Daniels: Well, I will say a couple of things. First, Phil is great. I have a photo above my desk that Phil had my wife take a number of years ago at the Dodge Festival. He said he wanted a photo of two Detroit poets. Later, he mailed the photo to me. It was a great gesture from a great poet. One of my highlights was reading with him at Alvin’s in Detroit. A shout-out to the legendary M.L. Liebler for putting that together.
I would never try to speak for Phil, but what I was trying to get at was that long after the riots, the literal burning — and the Devil’s Night fires — that the city continued to smolder — economically, spiritually, in so many ways. That in some ways, the city’s never recovered from the ’67 riots. But also, fire as a positive force — I doubt readers would get all this, but I was also thinking about fire as a life force, that it can reflect the spirit of a people and place — defiance, the will to survive, the fire burning inside.
MT: I consider you a Detroit poet. You write, “In ‘68, when the wind blew in off the river, Detroit still reeked wet smoke from the riots.” Your poems reek of Detroit. You grew up in Warren. You live in Pittsburgh now. You’ve been living there for more than 30 years. And yet your poems are still very Detroit. In what ways do you see yourself as still being a Detroit poet?

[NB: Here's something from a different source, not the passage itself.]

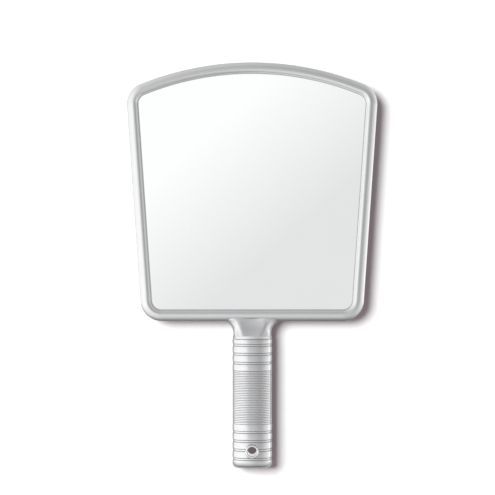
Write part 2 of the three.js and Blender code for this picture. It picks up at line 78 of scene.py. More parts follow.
# Head section, as insets from the outline and depths.
RIM_WIDTH = 9.3
RIM_CREST_INSET = 5.5
RIM_CREST_Y = -7.4
RIM_SHOULDER_Y = -1.2
RIM_LIP_Y = -3.8
RIM_ROOF_Y = -4.7  # inside of the hollow roll
RIM_BACK_Y = RIM_HIGH.y
POCKET_WALL = 1.5  # between the glass pocket and the hollow roll
GLASS_INSET = 8.1
LEDGE_WIDTH = 0.6  # narrow step between the lip's foot and the glass
COVER_FRONT_Y = RIM_BACK_Y + 0.12
COVER_BACK_Y = box_mm("rear_cover")[1].y
COVER_FLOOR_Y = 4.3
COVER_INSET = 0.3
COVER_WALL = 1.9
COVER_EDGE_RADIUS = 1.6
LIP_WALL = 0.9
LIP_REACH = 1.2  # of the lip that locates the cover inside the rim
PANEL_INSET = 11.5
PANEL_DEPTH = 0.6
GROUND_EDGE = 0.35  # of the glass

# Handle and neck.
HANDLE_END = box_mm("handle_rear_shell")[0].z
HANDLE_HALF_WIDTH = 15.5
HANDLE_HALF_DEPTH = 11.4
HANDLE_ROUNDNESS = 2.3
END_RADIUS = 4.4
END_FACE_RADIUS = 6.0
RING_DEPTH = 0.65
RING_CREST = 0.4
FINE_DEPTH = 0.42
FINE_CREST = 0.22
GROOVE_WIDTH = 0.42  # from a groove's bottom to its shoulder
SHOULDER_STEPS = (0.07, 0.16, 0.28, 0.42, 0.56)  # where the skin has its points beside a groove's bottom
BAND_PITCH = 7.02
FIRST_BAND = 26.9
WIDE_RING = 1.56
NECK_RING = 46.4
NECK_GROOVE_DEPTH = 0.25  # the groove above the neck ring is a shallow one
FINE_COUNT = 16
FINE_PITCH = 2.667
FINE_RING = 1.33
NECK_START = 47.9
NECK_TOP = 63.0
NECK_STEPS = 40
FLARE_START = 49.9
FLARE_RADIUS = 11
NECK_HALF_WIDTH = 14.8
NECK_TOP_FRONT = 8.2
NECK_TOP_BACK = 6.4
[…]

Daniels: That’s a great question. Detroit, we can all agree, is a complicated place. I never think of myself as any kind of authority on Detroit — particularly since I haven’t lived there in so many years. I come back regularly to visit family, but it’s not the same thing. Phil Levine has his version of Detroit. I have my version. And all I can do is tell my stories as part of the larger complex story of the city.